TASK TO CARRY OUT :: Isolate every line in the data with the string "materials" and copy it.

DATASET SECTION ::
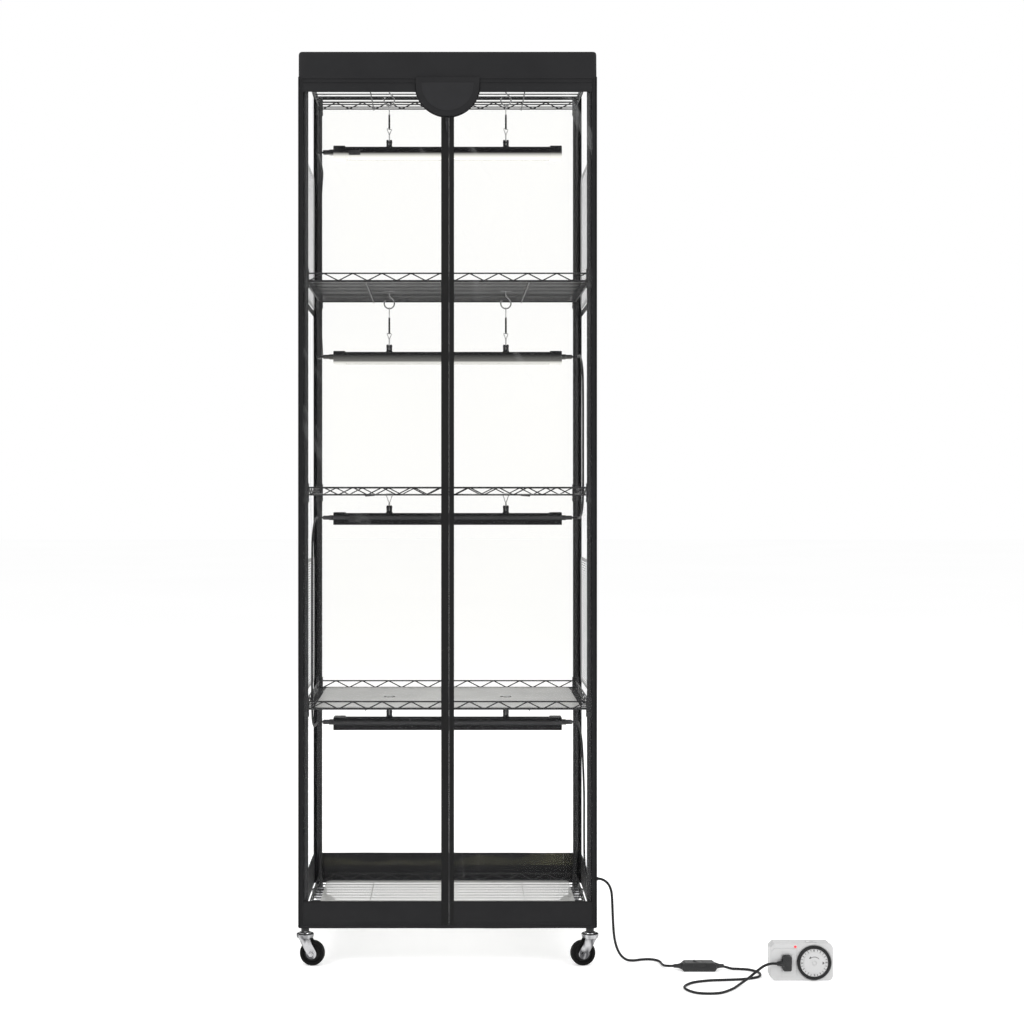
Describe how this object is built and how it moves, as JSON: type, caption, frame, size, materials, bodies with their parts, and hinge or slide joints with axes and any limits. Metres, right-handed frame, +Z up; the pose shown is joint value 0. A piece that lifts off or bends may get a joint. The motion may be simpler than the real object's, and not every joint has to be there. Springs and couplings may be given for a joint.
{
  "type": "indoor greenhouse",
  "caption": "Wire shelving tower in a clear zip-up cover on casters, with hanging grow lights, a power cord with an inline switch and a plug-in timer.",
  "frame": {"origin": "middle of the cabinet's footprint on the floor", "axes": "+Z up, +X to the right seen from the front, the doors face -Y"},
  "size_m": [1.056, 0.5975, 1.839],
  "materials": {
    "black_wire": "satin powder coat",
    "black_plastic": "matt",
    "liner": "frosted",
    "black_cloth": "woven",
    "clear_film": "clear",
    "white_mesh": "open mesh",
    "badge": "gloss",
    "chrome": "polished",
    "dark_steel": "dark plated",
    "light_body": "satin",
    "light_lens": "frosted, lit",
    "cord": "satin",
    "zinc": "zinc plated",
    "wheel": "satin",
    "white_plastic": "semi-gloss"
  },
  "bodies": {
    "cabinet": {"posts": "black_wire", "shelf_1": "black_wire", "shelf_2": "black_wire", "shelf_3": "black_wire", "shelf_4": "black_wire", "shelf_5": "black_wire", "shelf_clips": "black_plastic", "shelf_liners": "liner", "cover_header": "black_cloth", "cover_top_film": "clear_film", "cover_side_film_left": "clear_film", "cover_side_film_right": "clear_film", "cover_rear_film": "clear_film", "cover_skirt": "black_cloth", "cover_trims": "black_cloth", "vent_meshes": "white_mesh", "badge": "badge", "s_hooks": "chrome", "jumper_leads": "cord", "caster_stems": "zinc", "cord_gland": "black_plastic", "power_cord_a": "cord", "power_cord_b": "cord", "inline_switch": "black_plastic", "plug": "black_plastic", "timer_case": "white_plastic"},
    "left_door": {"door_film_left": "clear_film", "door_border_left": "black_cloth"},
    "right_door": {"door_film_right": "clear_film", "door_border_right": "black_cloth"},
    "zip_slider": {"zip_slider": "black_plastic"},
    "zip_pull": {"zip_pull": "dark_steel"},
    "light_1": {"light_housing_1": "light_body", "light_lens_1": "light_lens", "light_hanger_1": "dark_steel"},
    "light_1_switch": {"light_switch_1": "black_plastic"},
    "light_2": {"light_housing_2": "light_body", "light_lens_2": "light_lens", "light_hanger_2": "dark_steel"},
    "light_2_switch": {"light_switch_2": "black_plastic"},
    "light_3": {"light_housing_3": "light_body", "light_lens_3": "light_lens", "light_hanger_3": "dark_steel"},
    "light_3_switch": {"light_switch_3": "black_plastic"},
    "light_4": {"light_housing_4": "light_body", "light_lens_4": "light_lens", "light_hanger_4": "dark_steel"},
    "light_4_switch": {"light_switch_4": "black_plastic"},
    "caster_fl": {"caster_fork_fl": "zinc"},
    "wheel_fl": {"caster_wheel_fl": "wheel"},
    "caster_fr": {"caster_fork_fr": "zinc"},
    "wheel_fr": {"caster_wheel_fr": "wheel"},
    "caster_rl": {"caster_fork_rl": "zinc"},
    "wheel_rl": {"caster_wheel_rl": "wheel"},
    "caster_rr": {"caster_fork_rr": "zinc"},
    "wheel_rr": {"caster_wheel_rr": "wheel"},
    "inline_rocker": {"inline_rocker": "black_plastic"},
    "timer_dial": {"timer_dial": "white_plastic", "timer_pins": "black_plastic"},
    "timer_mode": {"timer_mode_switch": "white_plastic"}
  },
  "joints": [
    {"name": "left_door_hinge", "type": "hinge", "parent": "cabinet", "child": "left_door", "pos_m": [-0.2909, -0.197, 0.9], "axis": [0, 0, -1], "range_deg": [0, 120]},
    {"name": "right_door_hinge", "type": "hinge", "parent": "cabinet", "child": "right_door", "pos_m": [0.2909, -0.197, 0.9], "axis": [0, 0, 1], "range_deg": [0, 120]},
    {"name": "zip_slide", "type": "slide", "parent": "left_door", "child": "zip_slider", "axis": [0, 0, -1], "range_m": [0, 1.59]},
    {"name": "zip_pull_pivot", "type": "hinge", "parent": "zip_slider", "child": "zip_pull", "pos_m": [-0.0008, -0.2014, 1.7005], "axis": [-1, 0, 0], "range_deg": [0, 170]},
    {"name": "light_1_swing", "type": "hinge", "parent": "cabinet", "child": "light_1", "pos_m": [0, 0, 1.7745], "axis": [1, 0, 0], "range_deg": [-20, 20]},
    {"name": "light_1_rocker", "type": "hinge", "parent": "light_1", "child": "light_1_switch", "pos_m": [-0.197, -0.0183, 1.6713], "axis": [0, 0, 1], "range_deg": [0, 12]},
    {"name": "light_2_swing", "type": "hinge", "parent": "cabinet", "child": "light_2", "pos_m": [0, 0, 1.3427], "axis": [1, 0, 0], "range_deg": [-20, 20]},
    {"name": "light_2_rocker", "type": "hinge", "parent": "light_2", "child": "light_2_switch", "pos_m": [0.197, 0.0183, 1.2363], "axis": [0, 0, 1], "range_deg": [0, 12]},
    {"name": "light_3_swing", "type": "hinge", "parent": "cabinet", "child": "light_3", "pos_m": [0, 0, 0.9468], "axis": [1, 0, 0], "range_deg": [-20, 20]},
    {"name": "light_3_rocker", "type": "hinge", "parent": "light_3", "child": "light_3_switch", "pos_m": [-0.197, -0.0183, 0.8943], "axis": [0, 0, 1], "range_deg": [0, 12]},
    {"name": "light_4_swing", "type": "hinge", "parent": "cabinet", "child": "light_4", "pos_m": [0, 0, 0.515], "axis": [1, 0, 0], "range_deg": [-20, 20]},
    {"name": "light_4_rocker", "type": "hinge", "parent": "light_4", "child": "light_4_switch", "pos_m": [0.197, 0.0183, 0.4598], "axis": [0, 0, 1], "range_deg": [0, 12]},
    {"name": "caster_swivel_fl", "type": "hinge", "parent": "cabinet", "child": "caster_fl", "pos_m": [-0.287, -0.187, 0.057], "axis": [0, 0, 1], "continuous": true},
    {"name": "wheel_spin_fl", "type": "hinge", "parent": "caster_fl", "child": "wheel_fl", "pos_m": [-0.27223, -0.1896, 0.025], "axis": [0.1736, 0.9848, 0], "continuous": true},
    {"name": "caster_swivel_fr", "type": "hinge", "parent": "cabinet", "child": "caster_fr", "pos_m": [0.287, -0.187, 0.057], "axis": [0, 0, 1], "continuous": true},
    {"name": "wheel_spin_fr", "type": "hinge", "parent": "caster_fr", "child": "wheel_fr", "pos_m": [0.27223, -0.1896, 0.025], "axis": [0.1736, -0.9848, 0], "continuous": true},
    {"name": "caster_swivel_rl", "type": "hinge", "parent": "cabinet", "child": "caster_rl", "pos_m": [-0.287, 0.187, 0.057], "axis": [0, 0, 1], "continuous": true},
    {"name": "wheel_spin_rl", "type": "hinge", "parent": "caster_rl", "child": "wheel_rl", "pos_m": [-0.27223, 0.1844, 0.025], "axis": [0.1736, 0.9848, 0], "continuous": true},
    {"name": "caster_swivel_rr", "type": "hinge", "parent": "cabinet", "child": "caster_rr", "pos_m": [0.287, 0.187, 0.057], "axis": [0, 0, 1], "continuous": true},
    {"name": "wheel_spin_rr", "type": "hinge", "parent": "caster_rr", "child": "wheel_rr", "pos_m": [0.27223, 0.1844, 0.025], "axis": [0.1736, -0.9848, 0], "continuous": true},
    {"name": "inline_rocker_pivot", "type": "hinge", "parent": "cabinet", "child": "inline_rocker", "pos_m": [0.5, -0.228, 0.0164], "axis": [0, -1, 0], "range_deg": [0, 14]},
    {"name": "timer_dial_turn", "type": "hinge", "parent": "cabinet", "child": "timer_dial", "pos_m": [0.7135, -0.3, 0.0362], "axis": [0, -1, 0], "continuous": true},
    {"name": "timer_mode_slide", "type": "slide", "parent": "cabinet", "child": "timer_mode", "axis": [1, 0, 0], "range_m": [0, 0.006]}
  ]
}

RESULT OF THIS EXERCISE ::
Describe how this object is built and how it moves, as JSON: type, caption, frame, size, materials, bodies with their parts, and hinge or slide joints with axes and any limits. Metres, right-handed frame, +Z up; the pose shown is joint value 0. A piece that lifts off or bends may get a joint. The motion may be simpler than the real object's, and not every joint has to be there. Springs and couplings may be given for a joint.
  "materials": {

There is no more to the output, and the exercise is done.